Vale la pena buscar a Dios. Al final llega la recompensa. Se le encuentra. Porque no está lejos de nosotros, como ya escribió el apóstol San Pablo hace veinte siglos:
“De una sangre ha hecho todo el linaje de los hombres, para que habiten sobre toda la faz de la tierra; y les ha prefijado el orden de los tiempos, y los límites de su habitación; para que busquen a Dios, si en alguna manera, palpando, puedan hallarle, aunque ciertamente no está lejos de cada uno de nosotros. Porque en él vivimos, y nos movemos, y somos; como algunos de vuestros propios poetas también han dicho: Porque linaje suyo somos” (Hechos 17:26-28).
Casi al final de la novela, cuando ya se ha iniciado la fase apocalíptica, aparece en CIEN AÑOS DE SOLEDAD un personaje de leyenda, muy tratado en la literatura medieval: el Judío Errante.
En la novela de García Márquez el Judío Errante es un monstruo irresistible, al que sería más exacto clasificar entre los monstruos del Apocalipsis. Además es un ser mortal, lo que rompe con el mito del personaje.
En las páginas 288 y 289 de CIEN AÑOS DE SOLEDAD se describe al monstruo en todos sus aspectos de animalidad y se reseña su muerte. El cadáver es finalmente incinerado en una hoguera.
No coincido con Vargas Llosa cuando escribe que “el Judío Errante tiene que ver más con una tradición literaria que con una creencia religiosa”.

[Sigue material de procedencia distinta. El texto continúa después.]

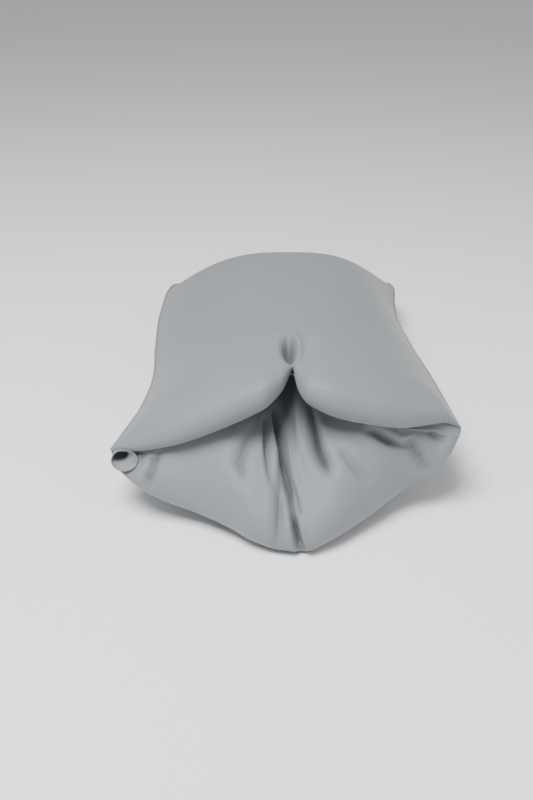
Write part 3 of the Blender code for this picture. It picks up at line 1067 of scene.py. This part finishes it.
# %% [markdown]
# The seams, the cord, the insert cover and the filling wear the second kind. None of them
# was cut flat, so the pattern sits in the piece's own space. The cover is a plain white
# ticking, the cord is twisted, and the filling is a tangle of fibre, which the ribs give
# when they wander a long way.

# %% Cloth and cord that were not
def round_material(name, light, dark, rough, ribs, wander, bump, weave=False):
    """A cloth, cord or fibre whose pattern sits in the piece's own space."""
    made, tree, shader, place = new_material(name)
    if weave:
        pattern = place_group(tree, WEAVE, place.outputs["Object"], Threads=ribs)
    else:
        pattern = place_group(tree, RIBS, place.outputs["Object"], Ribs=ribs, Wander=wander)
    uneven = place_group(tree, UNEVEN, place.outputs["Object"],
                         Scale=14.0, Light=(*light, 1.0), Dark=(*dark, 1.0))
    tree.links.new(uneven.outputs["Color"], shader.inputs["Base Color"])
    raise_surface(tree, shader, pattern.outputs["Height"], bump, 0.0004)
    shader.inputs["Roughness"].default_value = rough
    shader.inputs["Sheen Weight"].default_value = 0.10
    return made


seam_cloth = round_material("seam_cloth", (0.222, 0.242, 0.256), (0.186, 0.204, 0.217),
                            0.50, 250, 1.0, 0.45)
ticking = round_material("ticking", (0.84, 0.84, 0.82), (0.77, 0.77, 0.75),
                         0.85, 420, 0.0, 0.40, weave=True)
twisted = round_material("twisted_cord", (0.80, 0.80, 0.78), (0.72, 0.72, 0.70),
                         0.80, 210, 0.6, 0.80)
fibre = round_material("fibre", (0.90, 0.90, 0.89), (0.80, 0.80, 0.79),
                       0.95, 34, 18.0, 1.00)
print("materials:", len(bpy.data.materials))

# %% [markdown]
# ## Settling the insert
#
# A filled cover is round between its seams, because the fibre presses it outwards. Cloth
# simulation with a little air pressure does that. It runs without gravity, since the case
# holds the insert up, and no point may go further than a few millimetres. Any point that
# comes too near the case is then drawn back inside it.

# %% Settle the insert cover
def settle(piece, pressure, frames, most):
    """Lets a little air pressure round a closed cover off between its seams."""
    before = [v.co.copy() for v in piece.data.vertices]
    cloth = piece.modifiers.new("settle", "CLOTH")
    cloth.settings.quality = 4
    cloth.settings.mass = 0.15
    cloth.settings.tension_stiffness = 12
    cloth.settings.compression_stiffness = 12
    cloth.settings.bending_stiffness = 0.4
    cloth.settings.use_pressure = True
    cloth.settings.uniform_pressure_force = pressure
    cloth.settings.effector_weights.gravity = 0.0
    cloth.point_cache.frame_start = 1
    cloth.point_cache.frame_end = frames
    for frame_number in range(1, frames + 1):
        bpy.context.scene.frame_set(frame_number)
    bpy.ops.object.modifier_apply(modifier=cloth.name)
    bpy.context.scene.frame_set(1)
    furthest = 0.0
    for vertex, old in zip(piece.data.vertices, before):
        move = vertex.co - old
        furthest = max(furthest, move.length)
        if move.length > most:
            vertex.co = old + move * (most / move.length)
    print(piece.name, "settled, furthest", round(furthest * 1000, 1), "mm")


def keep_inside(piece, walls, gap):
    """Draws any point that comes too near the case back inside it."""
    moved = 0
    for _ in range(3):
        for vertex in piece.data.vertices:
            for wall in walls:
                place, normal = wall.find_nearest(vertex.co, 0.03)[:2]
                if place is None:
                    continue
                if (vertex.co - place).dot(normal) > -gap:
                    vertex.co = place - normal * gap
                    moved += 1
    piece.data.update()
    print(piece.name, "points drawn in:", moved)


# %% Make and settle the insert cover
insert_cushion = make_skin("insert_cushion")
draw_in(insert_cushion, 0.009, 3, 0.006)
settle(insert_cushion, 4.0, 20, 0.003)
keep_inside(insert_cushion, case_walls, 0.003)

# %% Fill the insert
fibre_filling = make_skin("fibre_filling", 110, 56)
draw_in(fibre_filling, 0.018, 3, 0.009)
keep_inside(fibre_filling, case_walls, 0.010)


# %% The cord round the insert
cord_points = side_line(-1.0, 50, 0.012, 0.014)
cord_points += end_line(40, 0.014)[2:-2]
cord_points += list(reversed(side_line(1.0, 50, 0.012, 0.014)))
insert_cord = ridge("insert_cord", cord_points, 0.0022)


# %% [markdown]
# ## Dressing the pieces and tying them to the frame
#
# Every piece gets its material and smooth shading. Then it is tied to the frame: it
# rides on the root, and the CAD nodes it takes the place of are hidden.

# %% Dress the pieces
def wear(piece, material):
    """Gives a piece its material and smooth shading."""
    piece.data.materials.clear()
    piece.data.materials.append(material)
    bpy.ops.object.select_all(action="DESELECT")
    piece.select_set(True)
    bpy.context.view_layer.objects.active = piece
    bpy.ops.object.shade_smooth()


for piece, cloth in ((case_top, sateen), (case_back, sateen), (top_hem, hem_cloth),
                     (flap_hem, hem_cloth), (side_seam_left, seam_cloth),
                     (side_seam_right, seam_cloth), (end_seam, seam_cloth),
                     (insert_cushion, ticking), (fibre_filling, fibre), (insert_cord, twisted)):
    wear(piece, cloth)
    print(piece.name, "wears", cloth.name)

# %% Ride and replace
for piece in (case_top, case_back, top_hem, flap_hem, side_seam_left, side_seam_right,
              end_seam, insert_cushion, fibre_filling, insert_cord):
    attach(piece, "root")
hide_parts("case_top_panel")
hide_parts("case_bottom_panel", "case_flap")
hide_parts("top_hem")
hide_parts("flap_hem")
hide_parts("case_side_seam_left")
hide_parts("case_side_seam_right")
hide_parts("case_end_seam")
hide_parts("insert_cover_top", "insert_cover_bottom")
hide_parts("fibre_fill")
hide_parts("insert_edge_cord")

# %% [markdown]
# ## The floor
#
# The pillow stands on a plain pale floor, much larger than itself, so that no edge of it
# shows. The floor is the stage and not a piece of the object.

# %% Floor
bpy.ops.mesh.primitive_plane_add(size=60.0, location=(0.0, 0.0, 0.0))
floor = bpy.context.object
floor.name = "floor"
ground = bpy.data.materials.new("pale_floor")
ground.use_nodes = True
ground_shader = ground.node_tree.nodes["Principled BSDF"]
ground_shader.inputs["Base Color"].default_value = (0.93, 0.93, 0.935, 1.0)
ground_shader.inputs["Roughness"].default_value = 0.9
floor.data.materials.append(ground)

Es extraño que un hombre de tanto prestigio en la literatura universal como es el escritor peruano caiga en semejante desacierto.

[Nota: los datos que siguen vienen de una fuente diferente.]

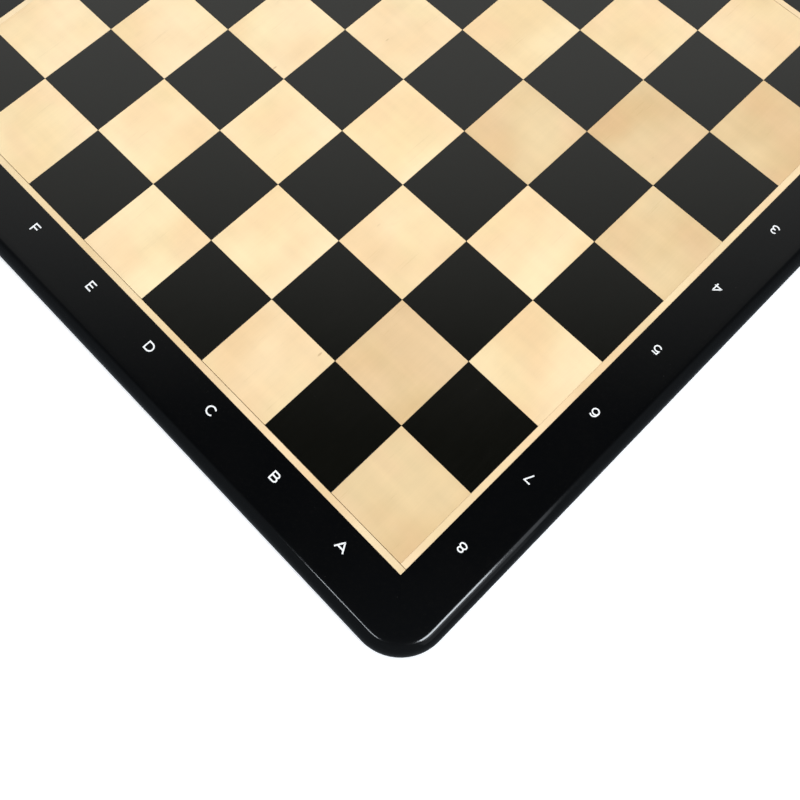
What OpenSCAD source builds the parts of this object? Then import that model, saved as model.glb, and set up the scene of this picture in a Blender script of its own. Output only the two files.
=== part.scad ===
// A chessboard: solid wood squares and a light fillet, inlaid in a black mitred frame with a
// full-round outer edge.
// The board stands on its feet at Z = 0, centred on the Z axis. White sits on the -Y side, so
// files a to h run along +X and ranks 1 to 8 along +Y. Lengths are in millimetres.

/* [Squares] */
// Side of one square
square_side = 55; // [45:1:60]
// Thickness of the squares and of the fillet
tile_thick = 4; // [3:0.5:5]
// Width of the light fillet round the playing field
fillet_w = 4.2; // [2:0.1:6]

/* [Frame] */
// Width of a rail, from the fillet to the outer edge
rail_w = 39; // [36:1:50]
// Thickness of the frame, which is twice the radius of its full-round edge
frame_thick = 16; // [15:1:20]
// Radius of the frame's corners, seen from above
corner_r = 30; // [24:1:34]

/* [Panels] */
// Thickness of the balancing panel under the core
backing_thick = 1; // [0.6:0.2:2]
// How far the core's tongue reaches into the rails
tongue_len = 6; // [4:0.5:8]
// Thickness of the core's tongue
tongue_thick = 4; // [3:0.5:5]

/* [Corner splines] */
// Length of a spline along the mitre
spline_len = 16; // [10:1:18]
// Width of a spline, half of it in each rail
spline_w = 20; // [12:1:24]
// Thickness of a spline
spline_thick = 3; // [2:0.5:4]

/* [Feet] */
// Diameter of a foot where it is glued on
foot_d = 18; // [12:1:20]
// Height of a foot
foot_thick = 3; // [2:0.5:5]
// Slope of a foot's side, as the difference between its two radii
foot_taper = 1; // [0.5:0.5:2]

/* [Hidden] */
$fn = 96;
RANKS = [1 : 8];
FILES = [1 : 8];
CORNERS = ["a1", "h1", "h8", "a8"];             // counterclockwise from -X -Y
SIDES = ["rank_1", "h_file", "rank_8", "a_file"];  // counterclockwise from -Y
LIGHT = 1;
DARK = 0;

field = 8 * square_side;             // the playing field
panel = field + 2 * fillet_w;        // the opening inside the frame
board = panel + 2 * rail_w;          // the whole board
edge_r = frame_thick / 2;            // the full-round edge
arc_centre = board / 2 - corner_r;   // X and Y of a corner's centre

z_frame = foot_thick;                        // underside of the frame
z_core = z_frame + backing_thick;            // underside of the core
z_tiles = z_frame + frame_thick - tile_thick; // underside of the squares
core_thick = z_tiles - z_core;
z_tongue = z_core + (core_thick - tongue_thick) / 2;

groove_gap = 0.5;   // room for glue past the tongue's edge
spline_wall = 2;    // wood left between a spline and the core's groove
through = 1;        // how far a cutting shape runs past the face it opens
// X and Y of a spline's centre
spline_at = board / 2 - (rail_w - tongue_len - groove_gap - spline_wall - spline_len / 2 * cos(45));
foot_margin = 3;    // flat wood left between a foot and the round edge
// X and Y of a foot's centre, on the mitre
foot_at = arc_centre + (corner_r - edge_r - foot_d / 2 - foot_margin) * cos(45);

// The outer part of the rail's section, from the full-round edge at X = 0 in as far as the corner radius
module edge_profile() {
    translate([edge_r, edge_r]) circle(r = edge_r);
    translate([edge_r, 0]) square([corner_r - edge_r, frame_thick]);
}

// The front rail before its joints are cut: the flat board, the round edge along it, and the
// half of each rounded corner up to the mitre
module rail_blank() {
    inner = board / 2 - rail_w;
    linear_extrude(frame_thick)
        polygon([[-arc_centre, -arc_centre], [arc_centre, -arc_centre], [inner, -inner], [-inner, -inner]]);
    translate([-arc_centre, -board / 2, 0])
        rotate([90, 0, 90])
            linear_extrude(2 * arc_centre) edge_profile();
    for (left = [0, 1])
        mirror([left, 0, 0])
            translate([arc_centre, -arc_centre, 0])
                rotate(-90)
                    rotate_extrude(angle = 45)
                        translate([corner_r, 0]) mirror([1, 0]) edge_profile();
}

// The loose tongue across the mitre at the front right corner
module spline_blank() {
    translate([spline_at, -spline_at, z_frame + frame_thick / 2])
        rotate(-45)
            cube([spline_len, spline_w, spline_thick], center = true);
}

// A rail, counted counterclockwise from the front one
module rail(index) {
    groove_len = tongue_len + groove_gap;
    color("#14141a")
        rotate(90 * index)
            difference() {
                translate([0, 0, z_frame]) rail_blank();
                translate([-board / 2, -panel / 2 - groove_len, z_tongue])
                    cube([board, groove_len + through, tongue_thick]);
                spline_blank();
                rotate(-90) spline_blank();
            }
}

// A fillet strip. The front and back ones run the full length, and the other two stop against them
module fillet(index) {
    length = index % 2 == 0 ? panel : field;
    color("#e2c08e")
        rotate(90 * index)
            translate([-length / 2, -panel / 2, z_tiles])
                cube([length, fillet_w, tile_thick]);
}

module spline(index) {
    color("#c79a62")
        rotate(90 * (index - 1))
            spline_blank();
}

// A rubber foot, wider where it is glued on
module foot(index) {
    color("#26262a")
        rotate(90 * index)
            translate([-foot_at, -foot_at, 0])
                cylinder(h = foot_thick, r1 = foot_d / 2 - foot_taper, r2 = foot_d / 2);
}

// The four squares of one tone in a rank. Square a1 is a dark one
module squares(rank, tone) {
    color(tone == LIGHT ? "#ecd4a8" : "#1a1a1e")
        for (file = FILES)
            if ((rank + file) % 2 == tone)
                translate([(file - 5) * square_side, (rank - 5) * square_side, z_tiles])
                    cube([square_side, square_side, tile_thick]);
}

// The panel that carries the squares, with the tongue round its edge
module core_panel() {
    color("#b08a5c") {
        translate([-panel / 2, -panel / 2, z_core])
            cube([panel, panel, core_thick]);
        translate([-panel / 2 - tongue_len, -panel / 2 - tongue_len, z_tongue])
            cube([panel + 2 * tongue_len, panel + 2 * tongue_len, tongue_thick]);
    }
}

module backing_panel() {
    color("#7a5536")
        translate([-panel / 2, -panel / 2, z_frame])
            cube([panel, panel, backing_thick]);
}

for (i = [0 : 3]) {
    rail(i);
    fillet(i);
    spline(i);
    foot(i);
}
for (rank = RANKS) {
    squares(rank, LIGHT);
    squares(rank, DARK);
}
core_panel();
backing_panel();
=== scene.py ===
import math

import bpy
import numpy as np
from mathutils import Matrix, Vector


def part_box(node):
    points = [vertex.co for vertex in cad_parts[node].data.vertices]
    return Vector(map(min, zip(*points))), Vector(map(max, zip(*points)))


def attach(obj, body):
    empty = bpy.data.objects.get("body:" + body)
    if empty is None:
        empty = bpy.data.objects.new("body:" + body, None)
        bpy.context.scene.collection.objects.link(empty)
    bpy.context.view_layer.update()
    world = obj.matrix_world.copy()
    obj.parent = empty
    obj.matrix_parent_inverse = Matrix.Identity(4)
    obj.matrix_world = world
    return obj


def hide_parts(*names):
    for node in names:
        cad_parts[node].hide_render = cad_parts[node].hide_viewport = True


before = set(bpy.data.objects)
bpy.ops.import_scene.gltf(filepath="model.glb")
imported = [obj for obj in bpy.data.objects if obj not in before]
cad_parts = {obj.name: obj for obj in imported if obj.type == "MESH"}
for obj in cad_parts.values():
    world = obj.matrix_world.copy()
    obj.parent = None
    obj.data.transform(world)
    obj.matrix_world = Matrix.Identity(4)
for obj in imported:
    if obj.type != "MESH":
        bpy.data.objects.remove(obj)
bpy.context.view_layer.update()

# ---------------------------------------------------------------- sizes, all taken from the frame
MM = 0.001

rail_low, rail_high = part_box("rail_rank_1")
tile_low, tile_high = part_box("light_squares_rank_8")

SQUARE = tile_high.y - tile_low.y
TOP = tile_high.z                    # the playing surface, flush with the frame
TILE_BASE = tile_low.z
FRAME_BASE = rail_low.z
HALF_BOARD = -rail_low.y             # centre to outer edge
HALF_PANEL = -rail_high.y            # centre to the inside of the frame
HALF_FIELD = 4 * SQUARE              # centre to the edge of the playing field
RAIL_W = HALF_BOARD - HALF_PANEL
EDGE_R = (TOP - FRAME_BASE) / 2      # the full-round edge
# The front rail's furthest point along X is where its round corner meets the mitre
CORNER_R = (HALF_BOARD - rail_high.x) / (1 - math.cos(math.pi / 4))

FILES = "abcdefgh"
RANKS = range(1, 9)
SIDES = ("rank_1", "h_file", "rank_8", "a_file")  # counterclockwise from the front
CORNERS = ("a1", "h1", "h8", "a8")

scene = bpy.context.scene
rng = np.random.default_rng(64)   # one stream for everything left to chance, piece after piece
WOOD_BLOCK = 7.0                  # side, in metres, of the block of wood that the pieces are cut from


def fresh_cut():
    """Where in the wood a piece is cut from, as a shift of its pattern."""
    return rng.random(3) * WOOD_BLOCK


def quarter_turns(points, turns):
    """The points turned about the Z axis by a number of quarter turns."""
    x, y, z = points.T
    for _ in range(turns):
        x, y = -y, x
    return np.stack([x, y, z], axis=1)


# ---------------------------------------------------------------- meshes
class Shell:
    """The points and faces of one piece, gathered one closed shell after another."""

    def __init__(self):
        self.points = []
        self.count = 0
        self.faces = []
        self.smooth = []
        self.marks = {}

    def add(self, points, faces, smooth, **marks):
        """Adds a closed shell. faces is a list of index arrays, each a table with one face to a row or one
        face alone, and smooth says for each array whether its faces are shaded smooth. marks are values,
        single or of three numbers, that every point of the shell gets as an attribute."""
        for group, soft in zip(faces, smooth):
            rows = np.atleast_2d(group) + self.count
            self.faces += rows.tolist()
            self.smooth += [soft] * len(rows)
        self.points.append(points)
        self.count += len(points)
        for name, value in marks.items():
            self.marks.setdefault(name, []).append(np.broadcast_to(value, (len(points), np.size(value))))

    def piece(self, name, finish, slot, *nodes):
        """Makes the mesh object, gives it its finish and lets it ride in place of the CAD nodes."""
        mesh = bpy.data.meshes.new(name)
        mesh.from_pydata(np.concatenate(self.points).tolist(), [], self.faces)
        mesh.polygons.foreach_set("use_smooth", self.smooth)
        for mark, values in self.marks.items():
            values = np.concatenate(values).astype(np.float32)
            kind, key = ("FLOAT", "value") if values.shape[1] == 1 else ("FLOAT_VECTOR", "vector")
            mesh.attributes.new(mark, kind, "POINT").data.foreach_set(key, values.ravel())
        mesh.validate()
        mesh.update()
        made = bpy.data.objects.new(name, mesh)
        scene.collection.objects.link(made)
        mesh.materials.append(finish)
        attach(made, "root")
        if nodes:
            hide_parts(*nodes)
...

La figura del Judío Errante es predominantemente religiosa. Cuenta la leyenda que cuando Jesús andaba hacia el Calvario con la cruz a cuestas, un judío le fustigó las espaldas al tiempo que le decía:
- Camina más aprisa.
Vuelto hacia él, Jesús le respondió:
- Tu caminarás hasta que yo vuelva.
Siempre según la leyenda, el mismo judío lleva ya dos mil años recorriendo en solitario los caminos del mundo y habrá de continuar hasta la Segunda Venida de Cristo.
Autores italianos de la Edad Media dieron al Judío Errante el nombre de Buttadeo. Posteriormente se le llamó Asvero. La obra más importante en torno al Judío Errante continúa siendo la de Goethe, publicada en 1836, cuatro años después de la muerte del célebre poeta alemán.
Para algunos autores el Judío Errante no es una persona, sino un símbolo. El símbolo del hombre en su ciclo giratorio enmarcado en el plan divino. El nacimiento, la vida, la muerte, el retorno al lugar de dónde venimos.
Símbolo también del peregrinar humano. Como Lucky, el personaje de Beckett en su famosa obra ESPERANDO A GODOT, andamos los caminos de la tierra con nuestra pesada carga a cuestas, dolidos, fatigados, sin descanso posible, sin querer escuchar la amable invitación de Cristo que también lleva dos mil años atronando los espacios:
“Venid a mí todos los que estáis trabajados y cargados, y yo os haré descansar. Llevad mi yugo sobre vosotros, y aprended de mí, que soy manso y humilde de corazón; y hallaréis descanso para vuestras almas” (Mateo 11:28-29).